We document everything now, and see many problems on the customer side, yet they don’t want to fix anything, just want the utility to fix the issue. Many fail to see the majority of problems stem from such deep crap as you saw…
(there’s a pun there)😅
 

kwired

Electron manager
Location
NE Nebraska
We did a walk through with POCO engineering documenting potential issues that we could see. About an hour into the walk the engineer asked me where to start. All I could do was shrug.

The one that brought my level of patience to breaking was where a 480 disconnect had been submerged in flushed manure at some point. Four to five feet above where any should have been. Still energized AFAIK. Very obvious no one had opened the door.

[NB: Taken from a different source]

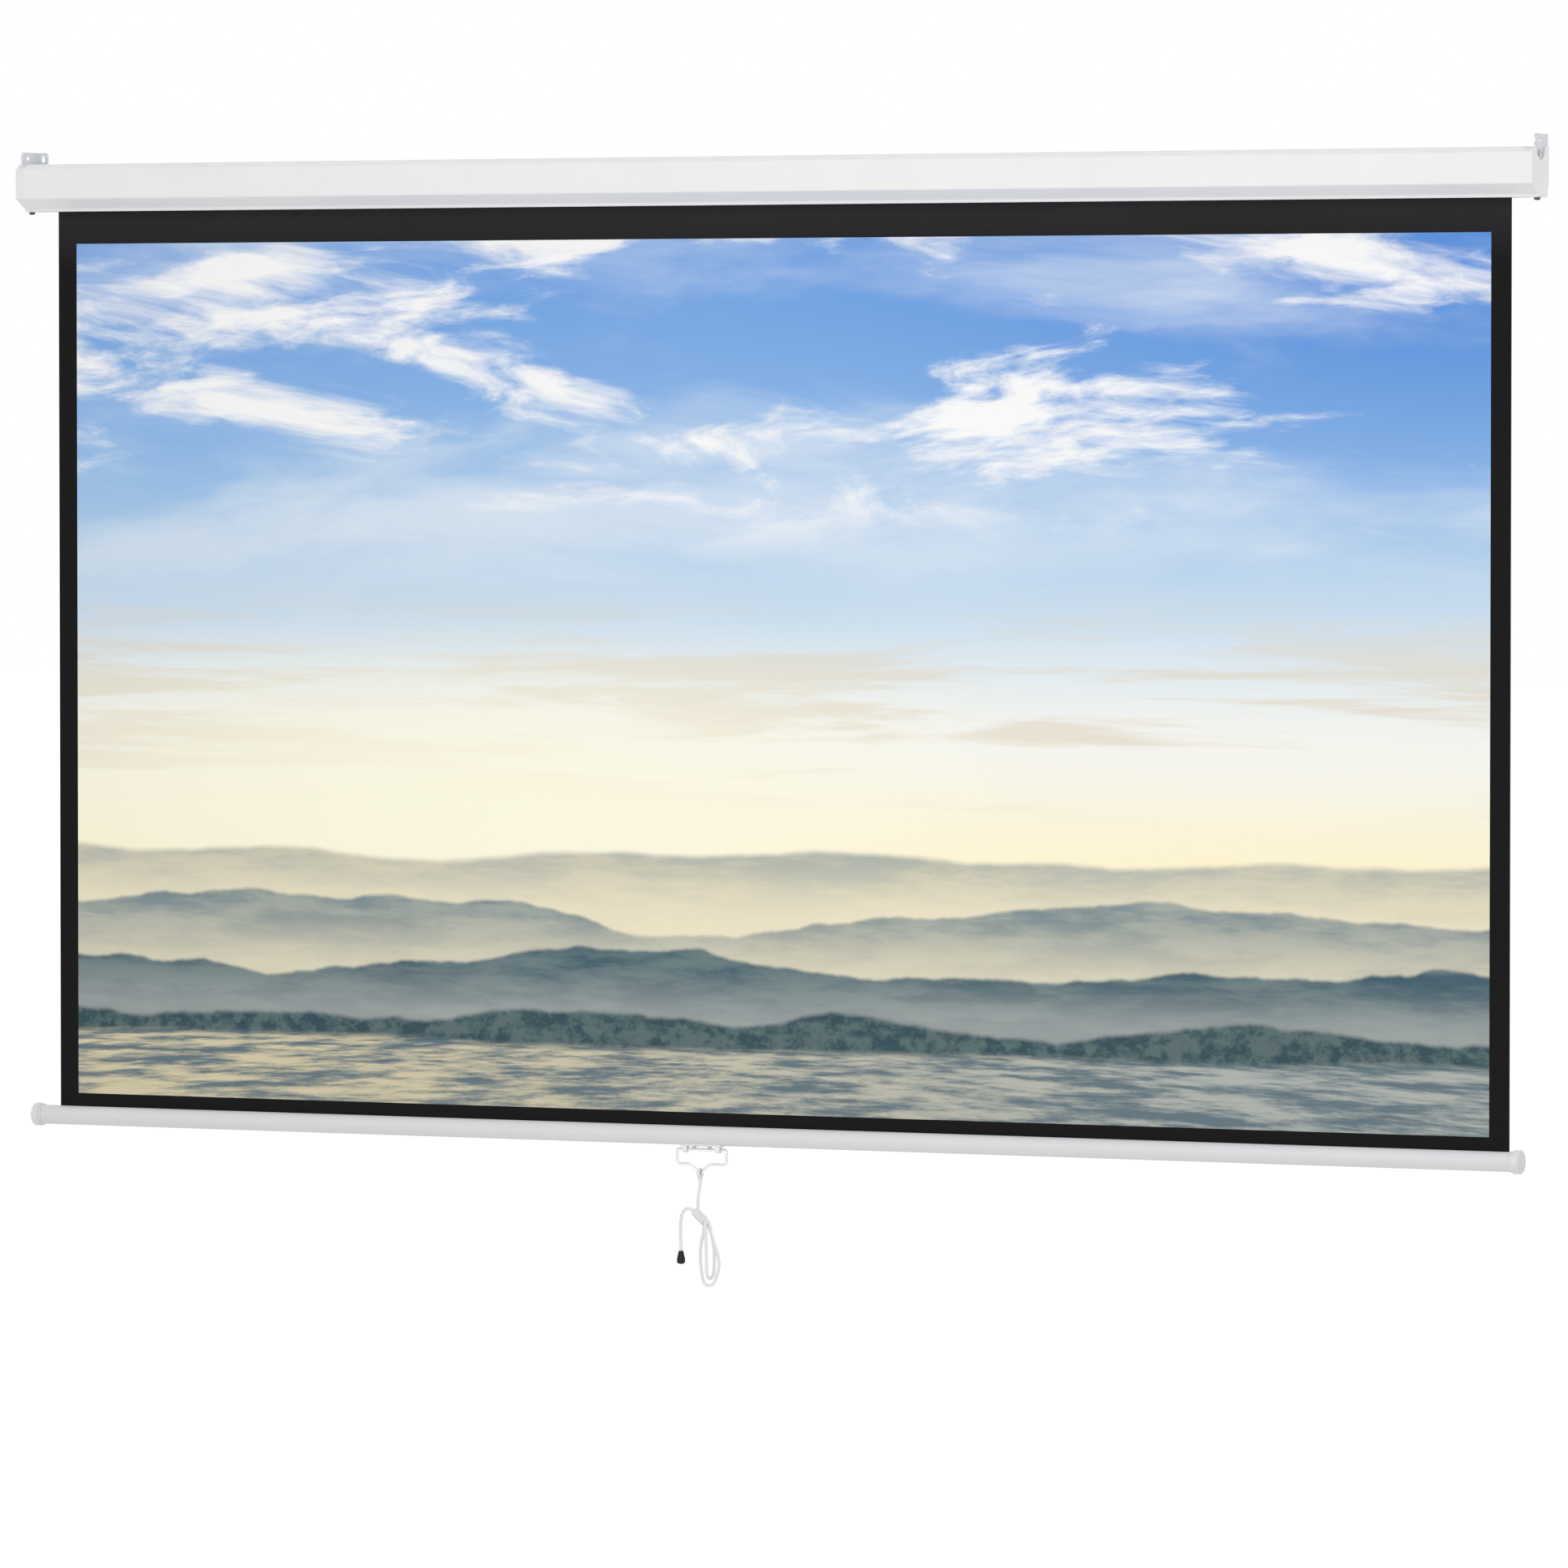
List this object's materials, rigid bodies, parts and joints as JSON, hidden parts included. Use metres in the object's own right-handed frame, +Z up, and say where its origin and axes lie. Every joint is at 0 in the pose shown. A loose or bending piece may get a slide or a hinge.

POCO has indicated they will take no more action on the customers side of padmount.
With 480 volt service problems are more likely to be within the facility and not from POCO side. Problems on the MGN is about all they have to contribute. There is likely only 277 volt lighting for neutral loads on the service, though I did wire up some 277 volt radiant heaters in a dairy one time. All the stray voltage from separately derived 120 volt systems is not a POCO issue and what most stray voltages likely will associated with as long as POCO doesn't have any MGN issues.